Aim of the task: The data below is to be returned in full and exactly.
— start of Provided material —
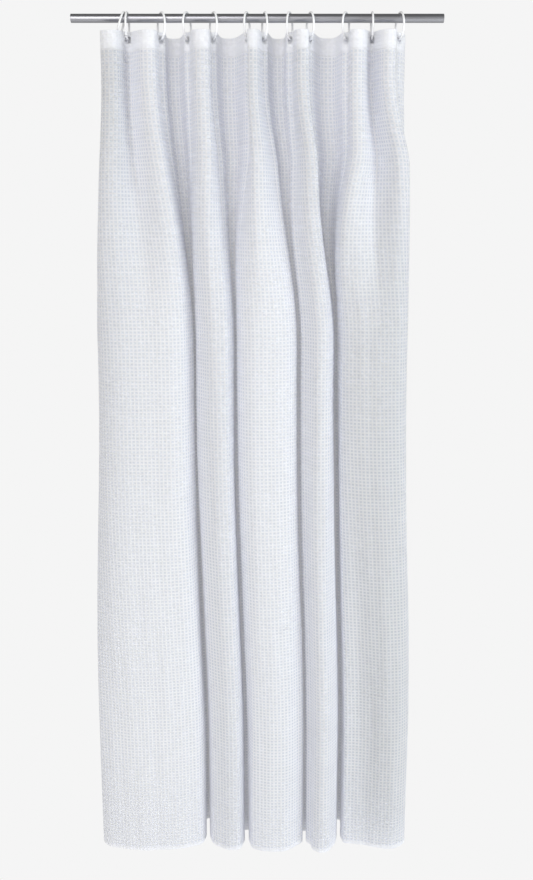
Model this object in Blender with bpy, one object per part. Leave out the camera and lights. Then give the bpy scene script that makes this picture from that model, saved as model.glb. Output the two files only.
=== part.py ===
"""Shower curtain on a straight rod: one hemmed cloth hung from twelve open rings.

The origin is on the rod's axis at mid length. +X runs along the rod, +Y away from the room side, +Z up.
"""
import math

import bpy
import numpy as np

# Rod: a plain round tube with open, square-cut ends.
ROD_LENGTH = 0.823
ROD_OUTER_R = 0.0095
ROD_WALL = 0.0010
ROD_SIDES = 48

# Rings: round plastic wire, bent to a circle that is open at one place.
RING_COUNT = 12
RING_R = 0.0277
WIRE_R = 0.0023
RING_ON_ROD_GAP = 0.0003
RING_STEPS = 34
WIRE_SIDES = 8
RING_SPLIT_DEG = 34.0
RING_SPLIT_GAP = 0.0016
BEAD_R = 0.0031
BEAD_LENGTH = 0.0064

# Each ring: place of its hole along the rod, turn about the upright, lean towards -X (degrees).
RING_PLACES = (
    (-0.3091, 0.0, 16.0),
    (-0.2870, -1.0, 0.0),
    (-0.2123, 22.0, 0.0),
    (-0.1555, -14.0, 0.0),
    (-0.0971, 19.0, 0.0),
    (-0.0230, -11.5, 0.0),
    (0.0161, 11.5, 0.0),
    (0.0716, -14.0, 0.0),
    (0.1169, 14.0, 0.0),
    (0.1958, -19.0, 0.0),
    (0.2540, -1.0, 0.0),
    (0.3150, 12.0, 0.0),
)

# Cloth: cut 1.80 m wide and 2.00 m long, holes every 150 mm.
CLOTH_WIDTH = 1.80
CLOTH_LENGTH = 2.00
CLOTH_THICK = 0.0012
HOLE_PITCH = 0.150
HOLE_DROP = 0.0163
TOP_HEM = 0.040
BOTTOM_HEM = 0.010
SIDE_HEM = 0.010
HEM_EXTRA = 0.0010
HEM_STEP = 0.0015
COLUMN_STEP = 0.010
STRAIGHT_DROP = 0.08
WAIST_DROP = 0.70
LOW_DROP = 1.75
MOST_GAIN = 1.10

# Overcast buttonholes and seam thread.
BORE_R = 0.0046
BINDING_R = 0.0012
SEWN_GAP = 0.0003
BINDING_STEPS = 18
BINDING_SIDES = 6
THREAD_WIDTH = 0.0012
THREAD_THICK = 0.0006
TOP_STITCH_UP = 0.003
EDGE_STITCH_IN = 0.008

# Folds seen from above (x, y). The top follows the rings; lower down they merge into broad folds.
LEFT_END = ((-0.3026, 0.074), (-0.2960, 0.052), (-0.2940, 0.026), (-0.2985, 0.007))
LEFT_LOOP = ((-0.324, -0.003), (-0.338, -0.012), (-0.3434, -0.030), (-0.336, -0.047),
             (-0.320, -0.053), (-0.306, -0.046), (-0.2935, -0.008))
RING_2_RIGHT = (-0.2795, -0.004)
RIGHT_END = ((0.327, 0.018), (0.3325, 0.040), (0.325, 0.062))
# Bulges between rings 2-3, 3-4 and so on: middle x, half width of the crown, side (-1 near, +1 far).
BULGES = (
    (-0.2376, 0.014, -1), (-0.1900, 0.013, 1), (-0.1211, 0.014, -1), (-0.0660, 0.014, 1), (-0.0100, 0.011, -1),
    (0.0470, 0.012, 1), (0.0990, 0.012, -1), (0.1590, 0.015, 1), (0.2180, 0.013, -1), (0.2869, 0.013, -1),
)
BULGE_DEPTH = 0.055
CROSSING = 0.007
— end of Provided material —
Task output:
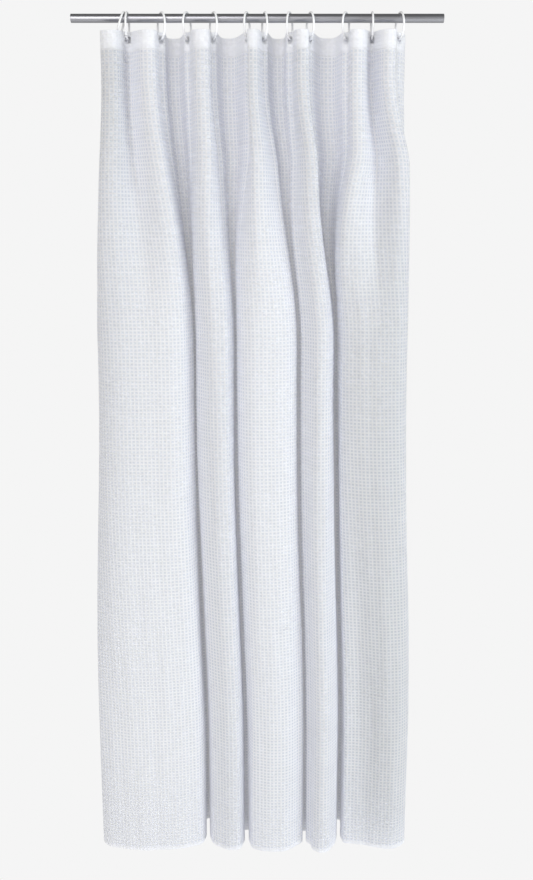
Model this object in Blender with bpy, one object per part. Leave out the camera and lights. Then give the bpy scene script that makes this picture from that model, saved as model.glb. Output the two files only.
=== part.py ===
"""Shower curtain on a straight rod: one hemmed cloth hung from twelve open rings.

The origin is on the rod's axis at mid length. +X runs along the rod, +Y away from the room side, +Z up.
"""
import math

import bpy
import numpy as np

# Rod: a plain round tube with open, square-cut ends.
ROD_LENGTH = 0.823
ROD_OUTER_R = 0.0095
ROD_WALL = 0.0010
ROD_SIDES = 48

# Rings: round plastic wire, bent to a circle that is open at one place.
RING_COUNT = 12
RING_R = 0.0277
WIRE_R = 0.0023
RING_ON_ROD_GAP = 0.0003
RING_STEPS = 34
WIRE_SIDES = 8
RING_SPLIT_DEG = 34.0
RING_SPLIT_GAP = 0.0016
BEAD_R = 0.0031
BEAD_LENGTH = 0.0064

# Each ring: place of its hole along the rod, turn about the upright, lean towards -X (degrees).
RING_PLACES = (
    (-0.3091, 0.0, 16.0),
    (-0.2870, -1.0, 0.0),
    (-0.2123, 22.0, 0.0),
    (-0.1555, -14.0, 0.0),
    (-0.0971, 19.0, 0.0),
    (-0.0230, -11.5, 0.0),
    (0.0161, 11.5, 0.0),
    (0.0716, -14.0, 0.0),
    (0.1169, 14.0, 0.0),
    (0.1958, -19.0, 0.0),
    (0.2540, -1.0, 0.0),
    (0.3150, 12.0, 0.0),
)

# Cloth: cut 1.80 m wide and 2.00 m long, holes every 150 mm.
CLOTH_WIDTH = 1.80
CLOTH_LENGTH = 2.00
CLOTH_THICK = 0.0012
HOLE_PITCH = 0.150
HOLE_DROP = 0.0163
TOP_HEM = 0.040
BOTTOM_HEM = 0.010
SIDE_HEM = 0.010
HEM_EXTRA = 0.0010
HEM_STEP = 0.0015
COLUMN_STEP = 0.010
STRAIGHT_DROP = 0.08
WAIST_DROP = 0.70
LOW_DROP = 1.75
MOST_GAIN = 1.10

# Overcast buttonholes and seam thread.
BORE_R = 0.0046
BINDING_R = 0.0012
SEWN_GAP = 0.0003
BINDING_STEPS = 18
BINDING_SIDES = 6
THREAD_WIDTH = 0.0012
THREAD_THICK = 0.0006
TOP_STITCH_UP = 0.003
EDGE_STITCH_IN = 0.008

# Folds seen from above (x, y). The top follows the rings; lower down they merge into broad folds.
LEFT_END = ((-0.3026, 0.074), (-0.2960, 0.052), (-0.2940, 0.026), (-0.2985, 0.007))
LEFT_LOOP = ((-0.324, -0.003), (-0.338, -0.012), (-0.3434, -0.030), (-0.336, -0.047),
             (-0.320, -0.053), (-0.306, -0.046), (-0.2935, -0.008))
RING_2_RIGHT = (-0.2795, -0.004)
RIGHT_END = ((0.327, 0.018), (0.3325, 0.040), (0.325, 0.062))
# Bulges between rings 2-3, 3-4 and so on: middle x, half width of the crown, side (-1 near, +1 far).
BULGES = (
    (-0.2376, 0.014, -1), (-0.1900, 0.013, 1), (-0.1211, 0.014, -1), (-0.0660, 0.014, 1), (-0.0100, 0.011, -1),
    (0.0470, 0.012, 1), (0.0990, 0.012, -1), (0.1590, 0.015, 1), (0.2180, 0.013, -1), (0.2869, 0.013, -1),
)
BULGE_DEPTH = 0.055
CROSSING = 0.007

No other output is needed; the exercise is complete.